■ Data for this exercise
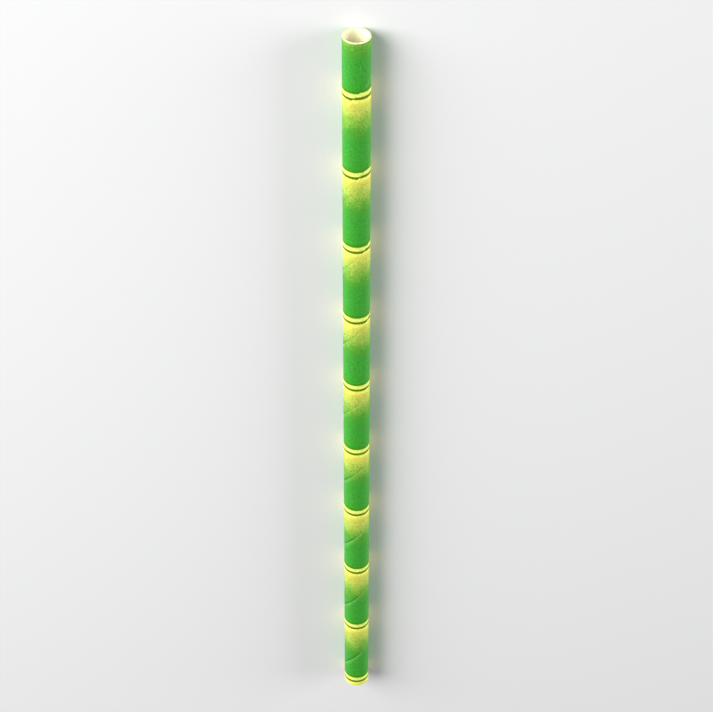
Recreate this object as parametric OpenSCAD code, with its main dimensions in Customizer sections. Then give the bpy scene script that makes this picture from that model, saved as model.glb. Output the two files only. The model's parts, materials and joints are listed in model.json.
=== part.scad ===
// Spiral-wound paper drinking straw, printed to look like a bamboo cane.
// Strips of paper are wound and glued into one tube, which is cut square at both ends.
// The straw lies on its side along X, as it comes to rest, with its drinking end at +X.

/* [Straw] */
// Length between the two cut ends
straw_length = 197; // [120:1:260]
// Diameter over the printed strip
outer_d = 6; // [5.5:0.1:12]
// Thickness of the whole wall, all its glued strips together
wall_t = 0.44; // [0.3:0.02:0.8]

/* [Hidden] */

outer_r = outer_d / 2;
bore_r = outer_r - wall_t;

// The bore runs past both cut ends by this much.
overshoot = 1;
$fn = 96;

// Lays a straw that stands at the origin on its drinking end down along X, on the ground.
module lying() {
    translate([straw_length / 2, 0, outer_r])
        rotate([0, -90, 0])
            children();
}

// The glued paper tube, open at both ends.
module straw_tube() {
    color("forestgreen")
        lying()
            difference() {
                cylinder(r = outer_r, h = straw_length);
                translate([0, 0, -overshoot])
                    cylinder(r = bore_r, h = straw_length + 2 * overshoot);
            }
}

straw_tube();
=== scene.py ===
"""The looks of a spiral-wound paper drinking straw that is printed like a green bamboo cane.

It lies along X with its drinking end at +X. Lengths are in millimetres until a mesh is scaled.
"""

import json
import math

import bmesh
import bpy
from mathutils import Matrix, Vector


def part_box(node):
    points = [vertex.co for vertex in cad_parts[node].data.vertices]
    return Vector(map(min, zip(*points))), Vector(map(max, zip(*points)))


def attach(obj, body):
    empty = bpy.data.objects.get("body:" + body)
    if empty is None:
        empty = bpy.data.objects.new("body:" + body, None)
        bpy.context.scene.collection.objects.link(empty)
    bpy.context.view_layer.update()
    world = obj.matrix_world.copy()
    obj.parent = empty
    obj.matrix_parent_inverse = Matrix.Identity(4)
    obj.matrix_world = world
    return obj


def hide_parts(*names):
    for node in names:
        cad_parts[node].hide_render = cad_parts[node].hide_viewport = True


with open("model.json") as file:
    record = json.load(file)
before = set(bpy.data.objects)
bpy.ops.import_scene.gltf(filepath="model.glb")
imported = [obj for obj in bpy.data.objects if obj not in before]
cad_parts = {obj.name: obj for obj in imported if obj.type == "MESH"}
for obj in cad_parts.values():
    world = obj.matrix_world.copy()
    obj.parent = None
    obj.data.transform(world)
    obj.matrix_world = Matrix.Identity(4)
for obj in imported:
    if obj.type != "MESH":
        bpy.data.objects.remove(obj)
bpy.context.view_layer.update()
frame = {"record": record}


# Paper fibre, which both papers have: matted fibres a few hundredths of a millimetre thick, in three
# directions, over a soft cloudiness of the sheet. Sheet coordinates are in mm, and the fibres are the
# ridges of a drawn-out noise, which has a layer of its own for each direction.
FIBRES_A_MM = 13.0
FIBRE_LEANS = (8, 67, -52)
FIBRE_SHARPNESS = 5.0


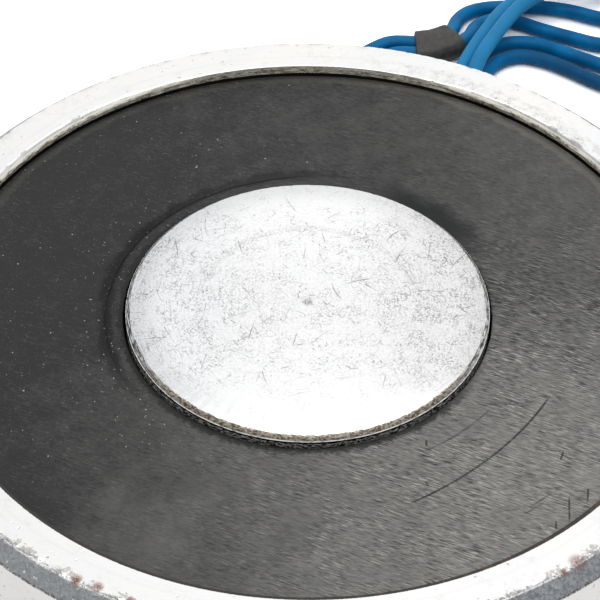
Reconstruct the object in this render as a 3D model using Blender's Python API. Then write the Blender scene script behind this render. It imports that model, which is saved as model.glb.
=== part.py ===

■ Task to complete
Start with the line that holds "outer_r = outer_d / 2;" and finish with the line that holds "obj.matrix_world = world". Transcribe each line in between exactly, and those two as well.

■ Worked solution
outer_r = outer_d / 2;
bore_r = outer_r - wall_t;

// The bore runs past both cut ends by this much.
overshoot = 1;
$fn = 96;

// Lays a straw that stands at the origin on its drinking end down along X, on the ground.
module lying() {
    translate([straw_length / 2, 0, outer_r])
        rotate([0, -90, 0])
            children();
}

// The glued paper tube, open at both ends.
module straw_tube() {
    color("forestgreen")
        lying()
            difference() {
                cylinder(r = outer_r, h = straw_length);
                translate([0, 0, -overshoot])
                    cylinder(r = bore_r, h = straw_length + 2 * overshoot);
            }
}

straw_tube();
=== scene.py ===
"""The looks of a spiral-wound paper drinking straw that is printed like a green bamboo cane.

It lies along X with its drinking end at +X. Lengths are in millimetres until a mesh is scaled.
"""

import json
import math

import bmesh
import bpy
from mathutils import Matrix, Vector


def part_box(node):
    points = [vertex.co for vertex in cad_parts[node].data.vertices]
    return Vector(map(min, zip(*points))), Vector(map(max, zip(*points)))


def attach(obj, body):
    empty = bpy.data.objects.get("body:" + body)
    if empty is None:
        empty = bpy.data.objects.new("body:" + body, None)
        bpy.context.scene.collection.objects.link(empty)
    bpy.context.view_layer.update()
    world = obj.matrix_world.copy()
    obj.parent = empty
    obj.matrix_parent_inverse = Matrix.Identity(4)
    obj.matrix_world = world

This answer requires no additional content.